Seu sucessor Bento 16 também fez declarações a respeito do celibato. “Para compreender bem o que significa a castidade devemos partir do seu conteúdo positivo, explicando que a missão de Cristo o levava a um dedicação pura e total para com os seres humanos. (…) Os sacerdotes, religiosos e religiosas, com o voto de castidade no celibato, não se consagram ao individualismo ou a uma vida isolada, mas sim prometem solenemente pôr totalmente e sem reservas ao serviço do Reino de Deus as relações intensas das quais são capazes”, disse ele, em uma homilia.

“Espera-se que os padres, nessa condição celibatária, possam se entregar melhor as suas tarefas religiosas e pastorais, vivendo uma espiritualidade mais profunda e essencial, tendo mais disponibilidade para entregar-se à comunidade à qual assiste”, afirma o sociólogo Ribeiro Neto.

Padres casados

De acordo com o Movimento Nacional das Famílias dos Padres Casados, mais de 7 mil brasileiros solicitaram à Igreja a dispensa do sacramento da ordem em troca do matrimônio – a Conferência Nacional dos Bispos do Brasil (CNBB) não divulga dados sobre o assunto.

Isso significa que a cada quatro sacerdotes católicos que são ordenados no Brasil, um larga a batina para constituir família.

Segundo a revista La Civiltá Cattolica, publicada desde 1850 em Roma pelos jesuítas italianos, em todo o mundo esse número supera os 60 mil padres.

Há ainda uma perspectiva para aqueles que já são casados, mas desejam desempenhar papéis mais religiosos dentro do catolicismo. Atualmente, a Igreja Católica ordena homens casados como “diáconos permanentes”. “Assim, eles podem desempenhar quase todas as funções dos sacerdotes, com exceção da consagração da hóstia na comunhão e da absolvição dos pecados na confissão”, esclarece Ribeiro Neto.

Se o papa Francisco não deu sinalização alguma de rever a regra, por outro lado a demanda existe: há falta de padres no mundo.

“Por isso, houve um pedido de muitos bispos da Amazônia para que se passe a se permitir que haja padres casados para atender às comunidades sem padres”, conta o professor Altemeyer Júnior. “Parece que o papa Francisco estaria disposto a aceitar tal mudança que não exige mudar nenhum dogma ou lei.

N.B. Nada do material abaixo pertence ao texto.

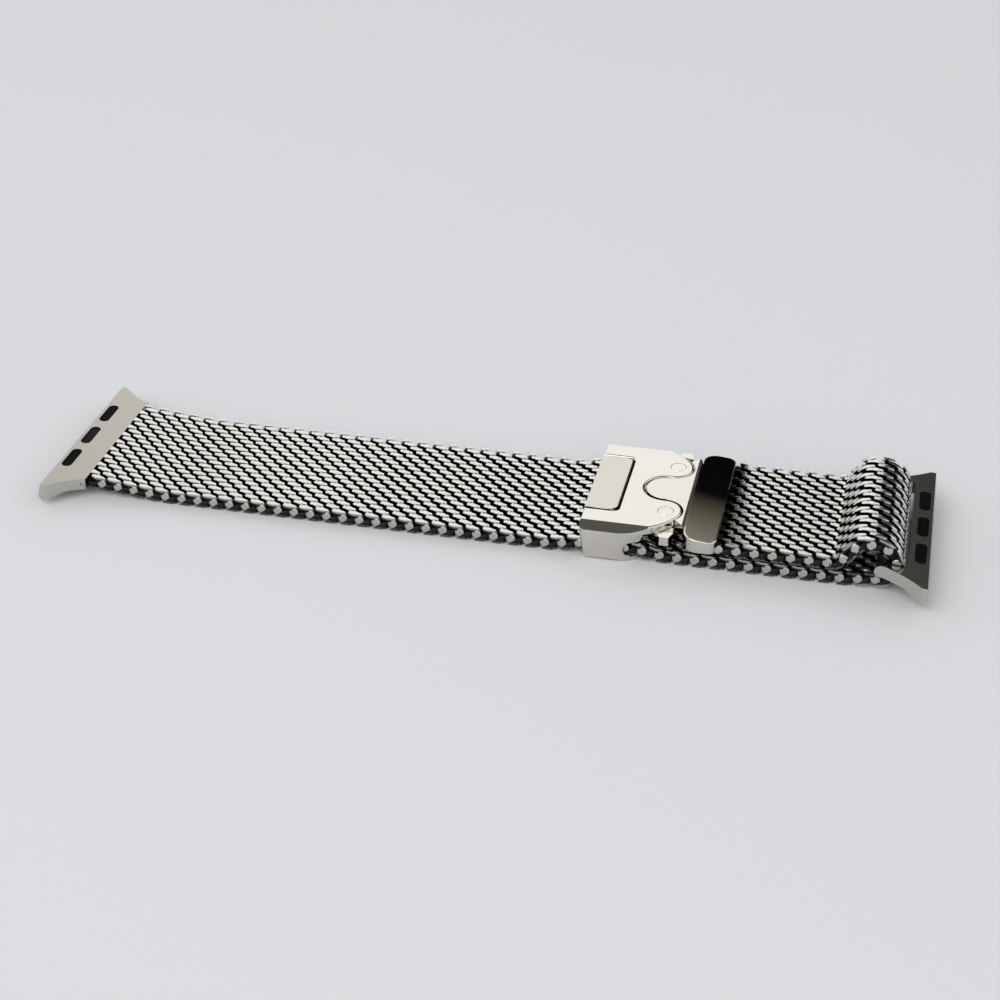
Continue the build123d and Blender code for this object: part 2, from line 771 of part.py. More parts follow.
def lug_profile(depth):
    return [
        (0, lug_middle),
        (depth - lug_depth + lug_flat, lug_middle),
        (depth, -nose_drop),
        (depth - keel_inset, -keel_drop),
        (depth - waist_inset, -lug_middle),
        (0, -lug_middle),
    ]


def lug_plan(depth):
    """Half of the plan: a straight neck, then a hollow curve out to the rail's end."""
    flare_start = (neck_length, neck_half_width)
    flare_end = (depth - flare_end_inset, lug_length / 2)
    bow = flare_bow_share * (flare_end[0] - flare_start[0])
    middle = ((flare_start[0] + flare_end[0]) / 2 + bow, (flare_start[1] + flare_end[1]) / 2 - bow)
    Polyline((-lug_thickness, 0), (-lug_thickness, neck_half_width), flare_start)
    ThreePointArc(flare_start, middle, flare_end)
    Polyline(flare_end, (depth + lug_thickness, lug_length / 2), (depth + lug_thickness, 0))


def lug_blank(side_plane, top_plane, depth):
    with BuildPart() as blank:
        with BuildSketch(side_plane) as side_view:
            with BuildLine():
                Polyline(*lug_profile(depth), close=True)
            make_face()
            fillet(side_view.vertices().group_by(Axis.X)[-1], nose_round)
            fillet(side_view.vertices().group_by(Axis.Y)[0], keel_round)
        extrude(amount=lug_length / 2, both=True)
        with BuildSketch(top_plane):
            with BuildLine():
                lug_plan(depth)
                mirror(about=Plane.XZ)
            make_face()
        extrude(amount=-overrun, both=True, mode=Mode.INTERSECT)
        with BuildSketch(top_plane):
            with Locations([(depth - oval_inset, i * oval_spacing) for i in (-1, 0, 1)]):
                SlotOverall(oval_length, oval_width, rotation=90)
        extrude(amount=-oval_pocket_depth, mode=Mode.SUBTRACT)
    return blank.part


def oval_piece(top_plane, depth, places, gap, height):
    """Oval pieces that sit just under the lug's face, in its pockets."""
    with BuildPart() as piece:
        with BuildSketch(top_plane.offset(-oval_recess)):
            with Locations([(depth - oval_inset, i * oval_spacing) for i in places]):
                SlotOverall(oval_length - 2 * gap, oval_width - 2 * gap, rotation=90)
        extrude(amount=-height)
    return piece.part


def latch_spring(top_plane, depth):
    top = oval_recess + latch_height + latch_spring_gap
    with BuildPart() as spring:
        with BuildSketch(top_plane.offset(-top)):
            with Locations((depth - oval_inset, 0)):
                Circle(latch_spring_radius)
                Circle(latch_spring_bore_radius, mode=Mode.SUBTRACT)
        extrude(amount=top - oval_pocket_depth)
    return spring.part


left_lug_top = lug_top_plane(mesh_end_x, lug_mesh_middle, -1, left_lug_tilt, lug_middle)
with BuildPart() as left_lug:
    add(lug_blank(left_lug_side, left_lug_top, lug_depth))
    with BuildSketch(left_lug_side):
        Rectangle(2 * groove_depth, groove_height)
    extrude(amount=mesh_width / 2 - groove_depth + tongue_gap, both=True, mode=Mode.SUBTRACT)
    with BuildSketch(left_lug_side):
        with Locations((lug_pin_inset, 0)):
            Circle(lug_pin_radius + fixed_gap)
    extrude(amount=overrun, both=True, mode=Mode.SUBTRACT)
save(left_lug.part, "left_lug")
save(oval_piece(left_lug_top, lug_depth, (0,), latch_gap, latch_height), "left_lug_latch")
save(latch_spring(left_lug_top, lug_depth), "left_lug_latch_spring")
save(oval_piece(left_lug_top, lug_depth, (-1, 1), fixed_gap, pad_height), "left_lug_pads")

with BuildPart() as left_lug_pin:
    with BuildSketch(left_lug_side):
        with Locations((lug_pin_inset, 0)):
            Circle(lug_pin_radius)
    extrude(amount=neck_half_width - fixed_gap, both=True)
save(left_lug_pin.part, "left_lug_pin")

# The slotted lug turns on the fold: its round inner bar passes through the loop.
right_lug_depth = lug_depth + rail_reach
right_lug_side = lug_side_plane(lug_bar_x, lug_bar_height, 1, right_lug_tilt)
right_lug_top = lug_top_plane(lug_bar_x, lug_bar_height, 1, right_lug_tilt, lug_middle)
with BuildPart() as right_lug:
    add(lug_blank(right_lug_side, right_lug_top, right_lug_depth))
    with BuildSketch(right_lug_side):
        Circle(lug_middle)
    extrude(amount=neck_half_width, both=True)
    with BuildSketch(right_lug_top):
        with Locations(((rail_start - lug_thickness) / 2, 0)):
            Rectangle(rail_start + lug_thickness, mesh_width + 2 * arm_inner_gap)
    extrude(amount=overrun, both=True, mode=Mode.SUBTRACT)
    with BuildSketch(right_lug_side):
        Circle(lug_bar_radius)
    extrude(amount=neck_half_width, both=True)
save(right_lug.part, "right_lug")
save(oval_piece(right_lug_top, right_lug_depth, (0,), latch_gap, latch_height), "right_lug_latch")
save(latch_spring(right_lug_top, right_lug_depth), "right_lug_latch_spring")
save(oval_piece(right_lug_top, right_lug_depth, (-1, 1), fixed_gap, pad_height), "right_lug_pads")
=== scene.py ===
# %% [markdown]
# # A woven steel watch band
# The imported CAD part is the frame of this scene: every joint, pin and plate already sits where it belongs,
# in metres. This lesson dresses it: the flat CAD plates that stand for the woven band are replaced by real
# wire spirals, and the clasp, lugs and pads get the finishes that the real ones have.

# %% Load the frame
import bpy
import bmesh
import math
from mathutils import Matrix, Vector


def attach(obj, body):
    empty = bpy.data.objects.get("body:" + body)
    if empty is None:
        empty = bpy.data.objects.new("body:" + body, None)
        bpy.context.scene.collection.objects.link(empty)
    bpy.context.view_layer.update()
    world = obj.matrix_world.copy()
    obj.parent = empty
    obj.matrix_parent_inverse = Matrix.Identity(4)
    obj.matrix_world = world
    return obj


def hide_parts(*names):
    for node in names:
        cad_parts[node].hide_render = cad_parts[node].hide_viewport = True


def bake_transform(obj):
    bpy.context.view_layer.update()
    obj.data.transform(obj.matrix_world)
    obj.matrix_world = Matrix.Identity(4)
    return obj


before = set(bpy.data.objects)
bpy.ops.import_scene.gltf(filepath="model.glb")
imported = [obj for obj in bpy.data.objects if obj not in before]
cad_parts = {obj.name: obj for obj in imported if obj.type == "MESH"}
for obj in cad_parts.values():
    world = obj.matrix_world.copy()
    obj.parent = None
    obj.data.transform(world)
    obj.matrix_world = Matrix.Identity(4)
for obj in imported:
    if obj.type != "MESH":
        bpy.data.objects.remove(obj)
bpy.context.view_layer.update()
MM = 0.001

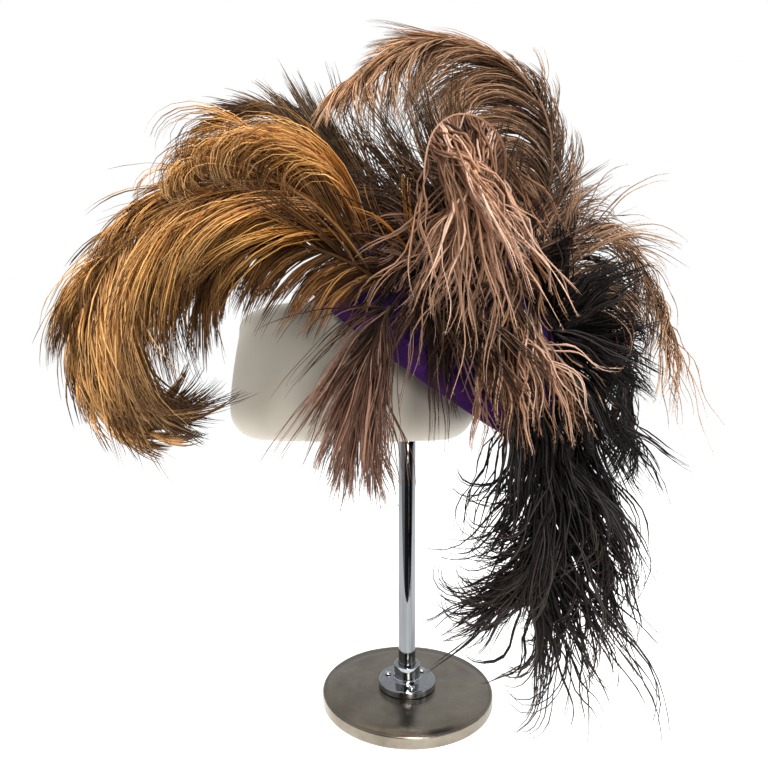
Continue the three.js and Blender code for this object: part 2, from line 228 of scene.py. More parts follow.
def brushed(name):
    """Steel ground in one direction, with dull stains."""
    finish = Finish(name, Metallic=1.0)
    lines = finish.noise(45, 3, 0.6, (1, 40, 40))
    stains = finish.noise(26, 4, 0.6)
    spots = finish.noise(75, 3, 0.7)
    colour = finish.ramp(stains * 0.7 + spots * 0.3, (0.36, "7c7468"), (0.52, "8e867a"), (0.68, "9a9286"))
    colour = finish.dimmed(colour, 0.85 + 0.3 * lines)
    return finish.given(colour, 0.14 + 0.14 * stains + 0.08 * lines, lines, 0.06, 0.0002)


# A barb is painted with its pale colour from this tone upwards, faster by this gain; as the tone holds
# painted light, this pale colour is partly a painted highlight
PALE_FROM, PALE_GAIN = 0.74, 1.3


def barbs(name, near, far, pale, rough):
    """Barbs coloured from root to tip, one way near the quill's foot and another way far along it."""
    finish = Finish(name, Sheen_Weight=0.04, Sheen_Roughness=0.4, Sheen_Tint=paint(pale), IOR=1.3)
    place = finish.node("ShaderNodeUVMap", {"uv_map": "barb"})
    along, passed = finish.axis(place, 0), finish.axis(place, 1)
    tone = finish.node("ShaderNodeAttribute", {"attribute_name": "tone"}, output="Fac")
    fluff = finish.noise(800, 2, 0.6)
    colour = finish.mix(passed, finish.ramp(along, *near), finish.ramp(along, *far))
    # The tone holds each barb's own tone and also painted light and shade; it pales and dims the colour.
    colour = finish.mix((tone - PALE_FROM) * PALE_GAIN, colour, paint(pale))
    colour = finish.dimmed(colour, 0.02 + 1.3 * tone + 0.25 * fluff)
    return finish.given(colour, rough + 0.2 * fluff, fluff, 0.5, 0.0006)


def quill(name, code):
    """Smooth horn with a slight grain."""
    finish = Finish(name, IOR=1.5)
    grain = finish.noise(400, 3, 0.6)
    return finish.given(finish.dimmed(paint(code), 0.7 + 0.6 * grain), 0.35 + 0.2 * grain, grain, 0.2, 0.0003)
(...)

É só uma disciplina cultural e histórica.”

Dentro do próprio clero, padres questionam se chegou a hora de mudar essa posição. Um dos mais famosos sacerdotes católicos brasileiros da atualidade, o padre Fábio de Melo, por exemplo, já deu entrevistas dizendo que a norma do celibato deveria ser abolida, “por ser algo da Idade Média”. De acordo com ele, a Igreja deveria ordenar casados – e manter a possibilidade de celibato àqueles que quisessem fazer uma “entrega mais radical”.

Em artigo divulgado pela agência americana Religion News Service, que existe desde 1934, o padre jesuíta Thomas Reese defendeu que o celibato clerical fosse opcional. “Papa Francisco sinalizou que está aberto para analisar a ordenação de homens casados, mas quer o pedido venha de conferências episcopais nacionais”, escreveu. “Mas Francisco também é bastante contundente ao afirmar que até que isso aconteça o celibato deve ser observado. Ele não expulsaria todos os padres que violaram o celibato; lapsos individuais podem ser perdoados.”

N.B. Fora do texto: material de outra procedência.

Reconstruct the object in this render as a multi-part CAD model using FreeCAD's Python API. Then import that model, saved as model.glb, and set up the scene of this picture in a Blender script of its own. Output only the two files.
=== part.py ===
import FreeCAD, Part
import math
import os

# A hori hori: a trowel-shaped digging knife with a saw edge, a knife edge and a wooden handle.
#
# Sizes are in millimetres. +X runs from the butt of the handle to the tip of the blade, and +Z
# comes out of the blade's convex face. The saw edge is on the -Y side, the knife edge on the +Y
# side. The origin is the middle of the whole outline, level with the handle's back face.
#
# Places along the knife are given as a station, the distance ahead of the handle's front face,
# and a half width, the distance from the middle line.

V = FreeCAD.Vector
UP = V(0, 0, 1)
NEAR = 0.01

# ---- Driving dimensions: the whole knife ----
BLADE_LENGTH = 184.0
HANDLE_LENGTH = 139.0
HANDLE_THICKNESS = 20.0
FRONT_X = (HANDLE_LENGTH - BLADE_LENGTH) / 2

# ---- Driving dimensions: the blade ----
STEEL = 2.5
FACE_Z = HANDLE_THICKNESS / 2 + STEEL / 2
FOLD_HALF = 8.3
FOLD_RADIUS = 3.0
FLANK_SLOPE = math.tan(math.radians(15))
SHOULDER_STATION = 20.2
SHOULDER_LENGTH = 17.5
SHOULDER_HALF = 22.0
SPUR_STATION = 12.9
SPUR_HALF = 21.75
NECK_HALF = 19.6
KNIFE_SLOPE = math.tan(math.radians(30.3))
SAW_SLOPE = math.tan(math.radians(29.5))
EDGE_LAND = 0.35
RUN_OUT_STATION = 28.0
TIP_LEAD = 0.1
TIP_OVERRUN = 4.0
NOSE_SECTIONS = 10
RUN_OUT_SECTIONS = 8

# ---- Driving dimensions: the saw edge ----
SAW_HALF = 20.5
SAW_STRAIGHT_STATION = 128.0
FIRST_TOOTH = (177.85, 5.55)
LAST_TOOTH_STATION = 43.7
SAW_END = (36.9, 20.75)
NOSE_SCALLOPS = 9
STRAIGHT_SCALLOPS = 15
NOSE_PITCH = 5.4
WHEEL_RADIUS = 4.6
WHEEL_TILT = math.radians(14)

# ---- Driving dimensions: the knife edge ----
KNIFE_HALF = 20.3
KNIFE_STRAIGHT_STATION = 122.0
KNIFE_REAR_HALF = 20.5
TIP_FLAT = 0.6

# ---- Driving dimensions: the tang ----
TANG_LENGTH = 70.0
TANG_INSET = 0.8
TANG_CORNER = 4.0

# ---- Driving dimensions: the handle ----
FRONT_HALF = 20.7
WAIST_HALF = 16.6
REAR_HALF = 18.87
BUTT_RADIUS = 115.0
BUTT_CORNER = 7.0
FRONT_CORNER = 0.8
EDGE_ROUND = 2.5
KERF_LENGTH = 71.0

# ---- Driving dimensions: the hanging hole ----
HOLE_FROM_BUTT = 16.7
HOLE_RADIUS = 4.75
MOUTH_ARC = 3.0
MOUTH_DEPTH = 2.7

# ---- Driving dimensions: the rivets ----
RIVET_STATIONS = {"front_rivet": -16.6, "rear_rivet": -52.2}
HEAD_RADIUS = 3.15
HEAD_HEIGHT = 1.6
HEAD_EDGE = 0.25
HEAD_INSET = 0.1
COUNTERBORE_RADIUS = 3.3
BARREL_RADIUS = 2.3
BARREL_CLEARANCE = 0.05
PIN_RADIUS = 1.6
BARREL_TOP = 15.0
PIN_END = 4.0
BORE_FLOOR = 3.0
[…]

Reese ainda insinua que, ao longo da história e ao redor do mundo, são muitos os casos de religiosos que não seguem essa norma.

A Igreja, no entanto, mantém o celibato porque acredita que os celibatários desempenham suas funções religiosas melhor do que os casados, segundo os especialistas. Essa é a visão oficial da Igreja, corroborada por alguns especialistas.

“Se um homem quer se casar, isso é um sinal de que ele não foi escolhido para a função ministerial do padre – e, diferentemente de uma profissão leiga, o sacerdócio católico é algo a que uma pessoa é chamada, algo mais que uma atividade que ela individualmente deseja fazer. Ceder às pressões para que os padres se casassem seria, na visão da Igreja, facilitar a entrada de pessoas não verdadeiramente vocacionadas, que acabariam se tornando maus padres”, acrescenta Ribeiro Neto.

É dentro dessa perspectiva, portanto, que a Igreja se defende quando recebe insinuações de que, abolindo o celibato, iria reduzir os casos de pedofilia envolvendo o clero – Thomas Reese é um dos que fazem esse tipo de sugestionamento.

“Os casos de pedofilia recentemente noticiados são entendidos pela Igreja como decorrência justamente da escolha de pessoas sem uma verdadeira vocação e de um acompanhamento deficiente, que não fornece uma base espiritual adequada para conviver com a condição celibatária. Assim, a opção de permitir que os padres se casassem poderia ter um efeito até contrário, facilitando o ingresso de pessoas não vocacionadas e sem uma espiritualidade sólida”, diz o sociólogo, explicando o ponto de vista do Vaticano.